Even when fiduciaries rely on expert advice, they must meet ERISA's exacting standard of prudence. The ERISA case law provides clear guidance on how the prudence standard applies to fiduciaries that seek and obtain advice from experts. "To use an independent appraisal properly, ERISA fiduciaries need not become experts in the valuation of closely-held stock – they are entitled to rely on the expertise of others." Donovan v. Cunningham, 716 F.2d 1455, 1474 (5th Cir. 1983); see also Martin v. Feilen, 965 F.2d 660, 671 (8th Cir. 1992). Independent expert advice is not a "whitewash," however. Bierwirth, 680 F.2d at 272. "An independent appraisal is not a magic wand that fiduciaries may simply wave over a transaction to ensure that their responsibilities are fulfilled. It is a tool and, like all tools, is useful only if used properly." Cunningham, 716 F.2d at 1474. "Although securing an independent assessment from a financial advisor or legal counsel is evidence of a thorough investigation . . . it is not a complete defense to a charge of imprudence." Howard, 100 F.3d at 1489. "[A]s the source of the information upon which the experts' opinions are based, the fiduciaries are responsible for ensuring that that information is complete and up-to-date." Cunningham, 716 F.2d at 1474. When a fiduciary reviews a valuation report, he "is required to make an honest, objective effort to read the valuation, understand it, and question the methods and assumptions that do not make sense." Howard, 100 F.3d at 1490.
Thus, the courts have adopted a three-part test for reliance on experts: the fiduciary making the decision must (1) "investigate the expert's qualifications," (2) "provide the expert with complete and accurate information" and (3) "make certain that reliance on the expert's advice is reasonably justified under the circumstances." Keach, 419 F.3d at 637 (ESOP) (internal quotation marks and citation omitted); accord Gregg v. Transp. Workers, 343 F.3d 833, 841 (6th Cir. 2003) (purchase of life insurance policy); Hall Holding, 285 F.3d at 430 (ESOP); Bussian v. RJR Nabisco, Inc., 223 F.3d 286, 300-01 (5th Cir. 2000) (selection of annuity provider); Howard, 100 F.3d at 1489 (ESOP). The use of an independent and qualified expert thus supports a finding of prudence, but does not end the analysis.
The parties do not appear to dispute the applicability of these prudence standards. Rather, they dispute whether LaSalle met the prudence standards and what standard of review the district court should have used in deciding whether LaSalle met those standards.
The Secretary of Labor takes no position on whether LaSalle satisfied ERISA's prudence standard in performing the 1999 Amsted stock valuation. We note, however, that a substantial body of ERISA case law (as well as expert opinion cited by both parties) recognizes that ESOP trustees should consider both the repurchase obligation and discounts for lack of marketability in valuing ESOP stock.
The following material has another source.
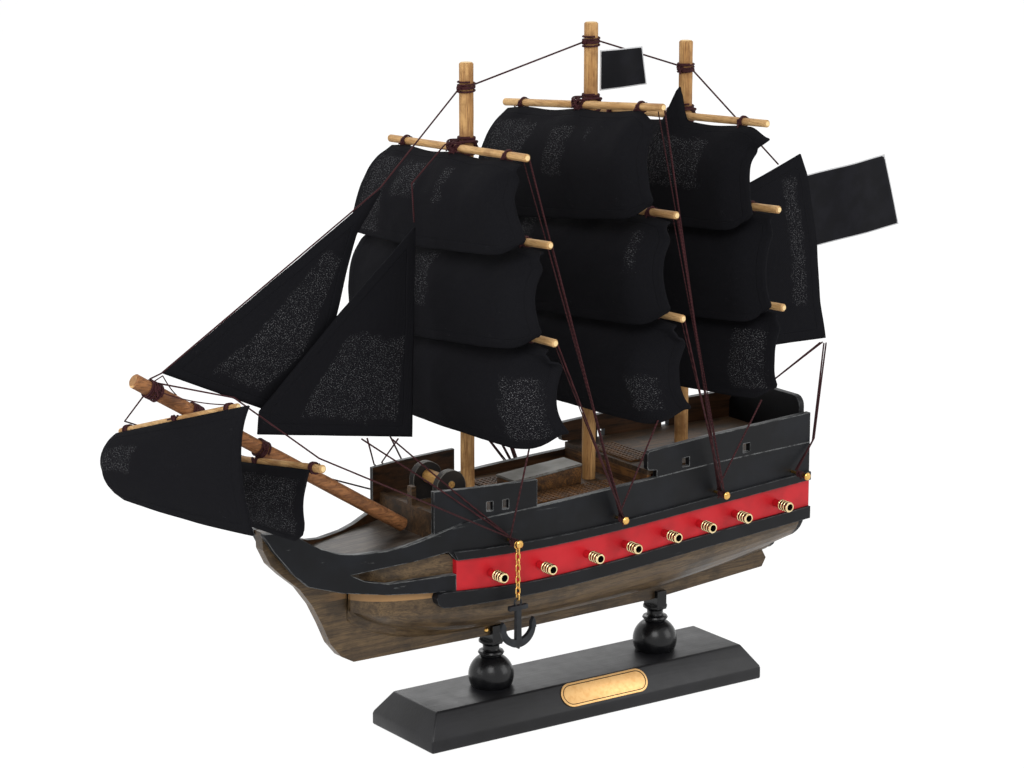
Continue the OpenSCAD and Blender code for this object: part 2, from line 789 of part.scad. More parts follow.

See, e.g., Cunningham, 716 F.2d at 1472 n.35 (ESOP fiduciaries need to consider the "potential cash drain . . . when the company undertakes to repurchase shares distributed to participants upon termination of their interests in the plan"); Eyler, 88 F.3d at 452, 453 (affirming a decision that the share price paid by an ESOP should have included a marketability discount); Hall Holding, 285 F.3d at 423 n.8 (affirming a damages calculation that assigned a 5% marketability discount); Sommers Drug Stores Co. Employee Profit Sharing Trust v. Corrigan Enters., Inc., 793 F.2d 1456, 1462 (5th Cir. 1986) (faulting an employer stock valuation for failing to consider whether to apply a discount for lack of marketability); Conner v. Mid South Ins. Agency, 943 F. Supp. 647, 657 (W.D. La. 1995) (approving a 25% marketability and minority discount).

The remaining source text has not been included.